Die Mutter fing unterdessen an, ihre Sachen zusammen zu suchen und nahm den Hund wieder bei Fuß.

 

„Ich gehe jetzt nach Hause.“ 

 

Dies brachte für den Jungen das Faß zum Überlaufen. Dieser, eh schon hin und hergerissen zwischen seinem Handy und dem Wunsch es wieder zu bekommen und dem Ekel vor den Pflanzen im Wasser, schrie und tobte. 

 

„Das kannst du nicht machen!“ 

 

Doch die Mutter entfernte sich bereits. Der Junge kletterte mit nachlassender Kraft zurück auf den Steg und kauerte sich hin. „Ich bin klatschnass und du lässt mich hier mit nassen Sachen und ohne Schuhe zurück!“ „Dann hättest du die Sachen vorher ausziehen müssen!“

 

Es war ein so ungerechter Satz.

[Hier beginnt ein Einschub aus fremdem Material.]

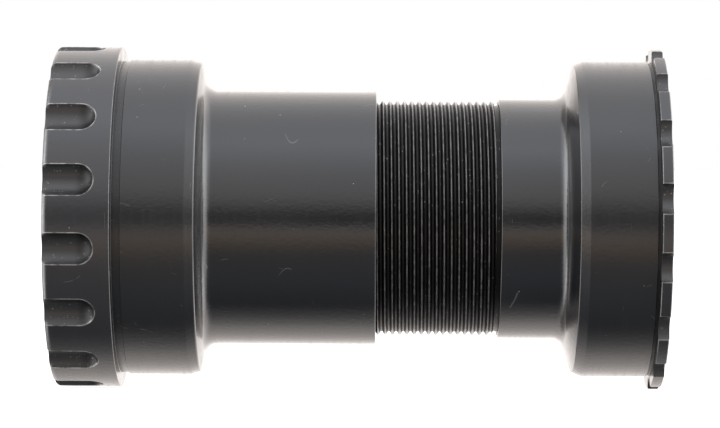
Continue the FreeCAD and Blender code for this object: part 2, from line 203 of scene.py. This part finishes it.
def notch_cutters(side, end_round):
    """All of a rim's milling cuts as one mesh: round bars along the axis, square or ball-ended."""
    around, down = 96, 24
    line = side.notch_bottom + side.notch_ball
    outline = [(-1.0, side.notch_ball), (side.notch_centre, side.notch_ball)]
    if end_round:
        outline += [(side.notch_centre + side.notch_ball * math.sin(math.pi / 2 * k / down),
                     side.notch_ball * math.cos(math.pi / 2 * k / down))
                    for k in range(1, down)]
        tip = side.notch_centre + side.notch_ball
    else:
        tip = side.notch_centre
    mesh = bmesh.new()
    for notch in range(NOTCHES):
        angle = side.clock + math.tau * notch / NOTCHES
        outward = Vector((0, math.cos(angle), math.sin(angle)))
        across = Vector((0, -math.sin(angle), math.cos(angle)))
        rings = []
        for depth, radius in outline:
            centre = place(side, depth, line, angle)
            rings.append([mesh.verts.new(centre + radius * MM * (
                outward * math.cos(math.tau * k / around)
                + across * math.sin(math.tau * k / around))) for k in range(around)])
        for first, second in zip(rings, rings[1:]):
            for k in range(around):
                m = (k + 1) % around
                mesh.faces.new((first[k], first[m], second[m], second[k]))
        mesh.faces.new(rings[0])
        peak = mesh.verts.new(place(side, tip, line, angle))
        for k in range(around):
            mesh.faces.new((rings[-1][k], rings[-1][(k + 1) % around], peak))
    return finish_mesh(mesh, side.prefix + "_cutters")


def cut(piece, cutter):
    """Takes the cutter's volume out of the piece."""
    difference = piece.modifiers.new("cut", "BOOLEAN")
    difference.operation = "DIFFERENCE"
    difference.solver = "EXACT"
    difference.object = cutter
    bpy.context.view_layer.update()
    seen = piece.evaluated_get(bpy.context.evaluated_depsgraph_get())
    data = bpy.data.meshes.new_from_object(seen)
    piece.modifiers.clear()
    piece.data = data
    bpy.data.objects.remove(cutter)


# ---------------------------------------------------------------------------
# The two cups
# ---------------------------------------------------------------------------
def thread_radius(tip, root, tip_half, taper):
    """Radius over a ridge or groove whose flanks slope at 60 degrees to each other."""
    slope = math.tan(math.radians(30))

    def radius_at(away, depth):
        lost = max(abs(away) - tip_half, 0) / slope
        return taper(max(tip - lost, root), depth)
    return radius_at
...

Sie hatte ihrem Sohn ja gar nicht die Zeit gelassen, T-Shirt und Hose auszuziehen. Er sollte sofort hinterher springen. Tief ist das Wasser an dieser Stelle tatsächlich nicht, aber voller Wasserpflanzen und dementsprechend trüb und undurchdringlich. Schließlich traten Mutter und Sohn den Heimweg an. Die eine wütend, der andere todtraurig. 

 

Sylvana und ich schauten uns ratlos an. 

 

„Ich kann die Mutter schon verstehen, sind immerhin 400€, die jetzt da unten liegen.“ meinte ich. „Aber so wie die mit ihrem Sohn geredet hat, war auch nicht in Ordnung. Hätte ihn ja wirklich mal ermutigen können, aber ihr ging es die ganze Zeit um den Verlust des Geldes.“

 

„Ja, schon, aber muss ein 10 jähriger ein 400€-Handy haben?“ entgegnete Sylvana. 

 

Da konnte ich nur zustimmend nicken. Wir gingen wieder unserer jeweiligen Beschäftigung nach. Ich begann die Geschichte aufzuschreiben und Sylvana widmete sich wieder ihrem Buch. Eine halbe Stunde später, mittlerweile waren wir die Einzigen, die noch da waren, ließen uns wohlbekannte Stimmen aufhorchen. 

 

Mutter und Sohn waren wieder da. Diesmal ohne Hund, dafür mit Fahrrädern, Taucherbrille und Schnorchel. Die Mutter hatte sich sichtbar beruhigt und versuchte ihrem Sohn zu helfen, nachdem er, diesmal nur mit einer Badehose bekleidet, ins Wasser gesprungen war. Doch auch mit Schnorchel und Taucherbrille war es unmöglich etwas zu sehen oder ertasten zu können. Nach einigen erfolglosen Versuchen gingen sie schließlich ohne Handy wieder nach Hause.